Celle de Burton Watson en 1971 :
Empty hills, no one in sight,
only the sound of someone talking;
late sunlight enters the deep wood,
shining over the green moss again.
Ou celle de Gary Snyder en 1978 :
Empty mountains:
no one to be seen.
Yet — hear —
human sounds and echoes.
Returning sunlight
enters the dark woods;
Again shining
on the green moss, above.
Côté français, François Cheng revient trois fois sur le poème, pour aboutir en 1996 à ceci :
Montagne déserte. Plus personne en vue
Seuls résonnent quelques échos de voix
Un rayon du couchant pénétrant le fond
Du bois : ultime éclat de la mousse, vert
Ce qui est tout de même plus zen que le délire ci-dessous, qu'on laissera charitablement anonyme :
The empty mountain: to see no men,
Barely earminded of men talking — countertones
And antistrophic lights-and-shadows incoming deeper the deep-treed grove
Once more to glowlight the blue-green mosses — going up
Commentaire de Weinberger : «On dirait Gerard Manley Hopkins sous LSD»...)

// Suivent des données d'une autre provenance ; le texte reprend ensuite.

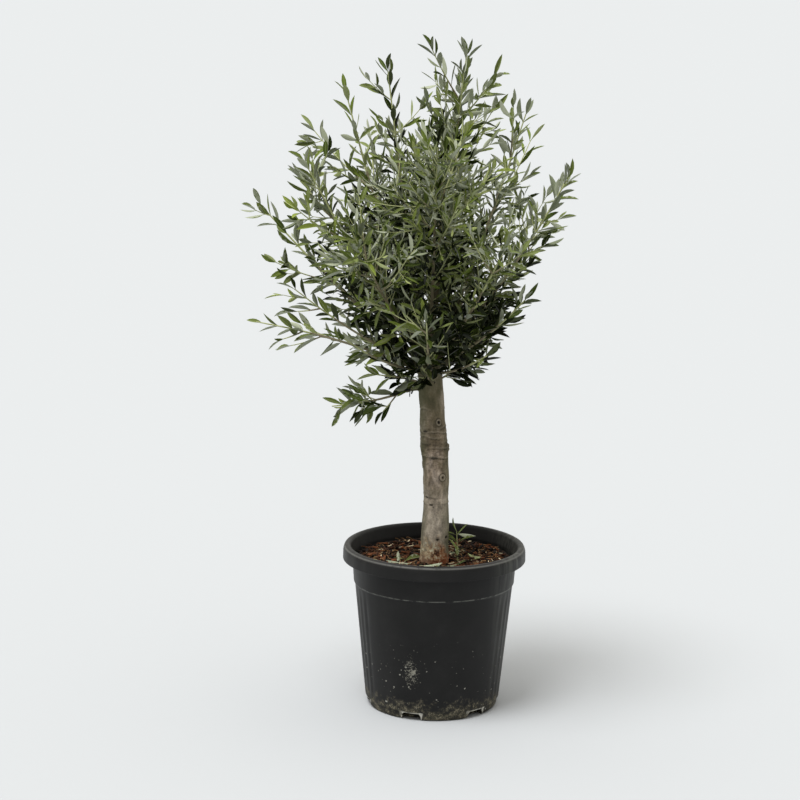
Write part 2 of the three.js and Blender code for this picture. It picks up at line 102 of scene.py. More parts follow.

En prime, une substantielle postface d'Octavio Paz, qui traduisit lui aussi le poème ; et si Ezra Pound, pionnier dans ce domaine, ne s'est pas attaqué à celui-ci, l'auteur ne manque pas de rendre hommage à son travail, avec cette remarque dont l'importance mérite que l'on conclue sur elle :
Je n'ai jamais été convaincu par la théorie de Pound sur la traduction du chinois, (...) mais peu importe : sa pratique ne m'a pas seulement persuadé, mais elle m'enchante littéralement.
Enchanté moi aussi par cette remarque.
Comment dit-on ¡olé ! en chinois ?
(publié dans PAGES D'ÉCRITURE N°262 en juillet 2025)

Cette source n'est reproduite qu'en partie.